“不敢,不敢。”
谢倾看着面前神色不好瞪着他的林媛沅,笑着安抚道:“我可是接到你的传信,便马不停蹄赶来。”
虽然其中一大半原因是担心林媛沅真破罐子破摔,造他黄谣。但他也确实是真心想要来捞她的,毕竟人是他委托送出去的,这要是回不去,琼雪元君不得一剑劈了他。
谢倾并不想去见识一下这位元君的剑势,所以他来了。
“哼!”
林媛沅听了他的话冷笑了一声,“人来了没用,你得起到作用方才有用!”
“走吧,我带你去见谢病游。”她说道。
谢倾听到谢病游的名字,脸上顿时露出了怀念的神色,“我与长生多年未见,也不知他如今可好。”
长生是谢病游当年在谢家时的小名,林媛沅听话便翻了个白眼道:“他好着呢!比你好多了。”
“无病无灾,身体安康。”
谢倾听后顿时笑了,“如此,甚好!”
对于他而言,最希望最期盼的便是谢病游无病无灾,在他心中不管谢病游如今成就如何修为如何,但始终还是当年那个年幼体弱疾病缠身的幼弟,长生,长生,这便是他与父母对他的期盼和祈愿。

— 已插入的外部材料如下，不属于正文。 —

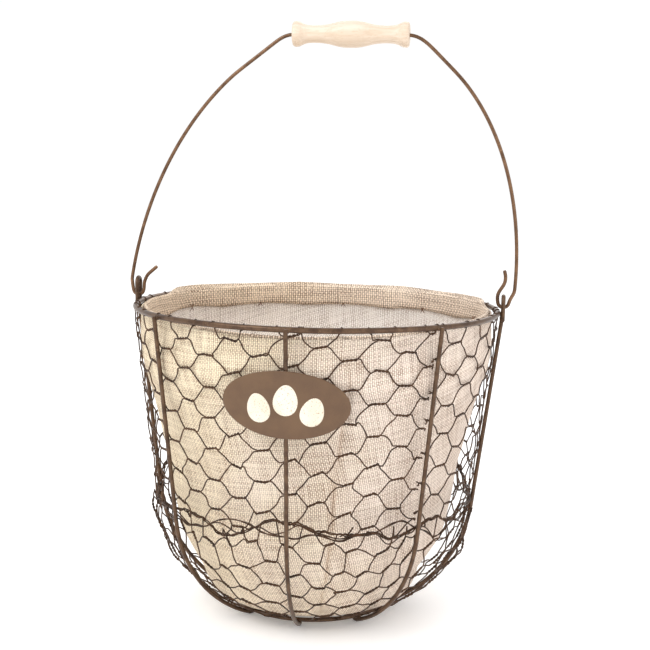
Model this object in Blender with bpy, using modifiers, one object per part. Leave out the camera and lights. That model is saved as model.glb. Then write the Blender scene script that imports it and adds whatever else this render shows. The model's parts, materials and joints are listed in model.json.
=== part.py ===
"""Wire egg collection basket with a swinging bail, a turned wooden grip and a cloth liner.

Metres, +Z up. The origin is the middle of the footprint, on the surface that the basket stands on.
+X runs along the bail's hinge line to the right ear, and the plaque faces -Y.
"""

from math import asin, atan2, cos, hypot, pi, radians, sin, sqrt, tan

import bmesh
import bpy
from mathutils import Matrix, Vector

# wire frame
GAP = 0.0003              # clearance between pieces that touch
RIM_RADIUS = 0.140        # centre line of the rim wire
RIM_WIRE = 0.0042
RIM_HEIGHT = 0.238
RIB_WIRE = 0.0032
RIB_COUNT = 8
RIB_TOP = 0.0006          # how far the ribs rise above the rim's centre
EAR_RIB_TOP = -0.0002     # the two ribs between an ear's legs are cut lower
WALL_LEAN = 0.122         # outward lean of the wall, radians
CORNER_RADIUS = 0.104     # bend between the wall and the bottom
TOE_INNER = 0.0555        # radius at which the ribs' lower ends stop
TOE_LENGTH = 0.0040       # flat run at the end of each rib, which the basket stands on
BASE_WIRE = 0.0032
BASE_RADIUS = 0.0610

# ears and bail
EAR_WIRE = 0.0032
EAR_EYE = 0.0088          # width of the eye between wire centres
EAR_RISE = {"ear_left": 0.0179, "ear_right": 0.0129}  # top of the loop above the rim, wire centres
EAR_TAIL = 0.0065         # how far the ear's legs reach below the rim's centre
EAR_LEG_PLAY = 0.0002     # more room between a leg and the rib than GAP alone
EAR_BENDS = ((0.0, 0.0030), (0.0003, 0.0046))   # (widening, height) up each leg, above the rim's centre
EAR_WIDE = 0.0072         # height at which the loop reaches its full width
BAIL_WIRE = 0.0028
BAIL_PLAY = 0.0008        # air between the pivot run and the top of the rim
BAIL_HALF_WIDTH = RIM_RADIUS + 0.011
BAIL_RISE = 0.2036        # grip axis above the hinge line
BAIL_CURVE_RISE = BAIL_RISE + 0.0074   # height of the full arch that the grip cuts short
BAIL_SWAY = 0.0218        # the hand-bent bail leans this far to the right at the grip
BAIL_LEG = 0.0045         # from the ear's wire to the bail's leg or stub beside it, centre to centre
BAIL_TURN = ((1.0, 0.0052), (0.88, 0.0022), (0.55, 0.0004))   # turn in the eye: (share of BAIL_LEG, height)
LEFT_STUB = ((-0.0152, 0.0228), (-0.0105, 0.0188), (-0.0072, 0.0158), (-0.0056, 0.0125),
             (-BAIL_LEG, 0.0090))               # (outward, height) from the ear's plane, down to the turn
RIGHT_STUB = ((-0.0002, 0.0285), (0.0009, 0.0245), (0.0010, 0.0212), (0.0002, 0.0180),
              (-0.0016, 0.0150), (-0.0036, 0.0120), (-0.0047, 0.0090))
ARCH_START = 0.0120       # the arch begins this far above the hinge line
ARCH_STOP = 0.0140        # and stops this far below the grip's axis
ARCH_ROWS = 20
# (outward, height) from the grip's end, down to the arch
BAIL_SHOULDER = ((0.0140, -0.0074), (0.0078, -0.0024), (0.0028, -0.0003), (-0.0020, 0))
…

经历过谢病游那场幻梦的林媛沅,自然听出了他这句话的意思,抬眸看了他一眼,说道:“看上去,你和谢病游的关系并没有那么差?”
至少在谢倾这里,他所表现出来的,是他对谢病游颇有情谊。
当然谢病游,则完全不认他这个哥,将他当成是毫无关系的陌生人,不承认。
谢倾闻言只是笑,“无论如何,他都是我兄弟。”
林媛沅听后默然。
谢倾念着亲情,将谢病游当做是血亲兄弟,但是谢病游却并不承认他这个兄长。
林媛沅能够理解谢病游的心情,站在他的角度而言,毫无疑问,当年他是被抛弃了,被家人舍弃。
但她又同时能够明白谢倾所为,当年谢病游被送走的时候,谢倾还只是个半大少年,他所能做的事情太少了……
他无力阻止幼弟被送走,无法改变父亲的决定,也无法对母亲的“病”视而不见。
这其中,谢倾目睹了一切的发生,或许他不忿,难过,却无力改变这一切。
“后来,你去找过他吗?”林媛沅看着面前谢倾问道。
谢倾注视着她,缓缓摇了摇头,“我无颜去见他。”
当年谢家无情将他舍弃,后来谢病游名扬天下,再不受死亡威胁医道有成,他又有何颜面去见他?
谢倾不敢,也不能。
听到这里,林媛沅叹了口气,“倒也不是不能理解,但这样的话,我还真怀疑你是否能说服他。”
感觉不太行,单靠嘴炮的估计是没法说服谢病游回心转意放人,甚至……会更糟。
林媛沅开始怀疑她是否出了一招昏招,但事已至此箭在弦上不得不发,林媛沅也只得硬着头皮上了,她抬起头看着面前谢倾,严肃问道:“我先问下,如果到时候你和谢病游动手的话,你不会手下留情的吧!”
一旁的无量山医修们:????
这竖起耳朵偷听的医修们脸色顿时有些懵,怎么好端端的会打起来?难道!
谢倾听后笑了声,“你放心,我分得清轻重。”
“很好。”林媛沅一脸赞许地看着他,“我就喜欢你大义灭亲的样子。”
谢倾听后苦笑,“你不必再挖苦我。”
“这怎么会是挖苦呢?这分明是夸赞啊!”林媛沅说道,“走吧,我带你去见他。”
“希望君子能动口不动手。”她祈祷说道。
不然就谢倾对谢病游那复杂愧疚的兄弟情,她还真担心,谢倾能否下得了狠手。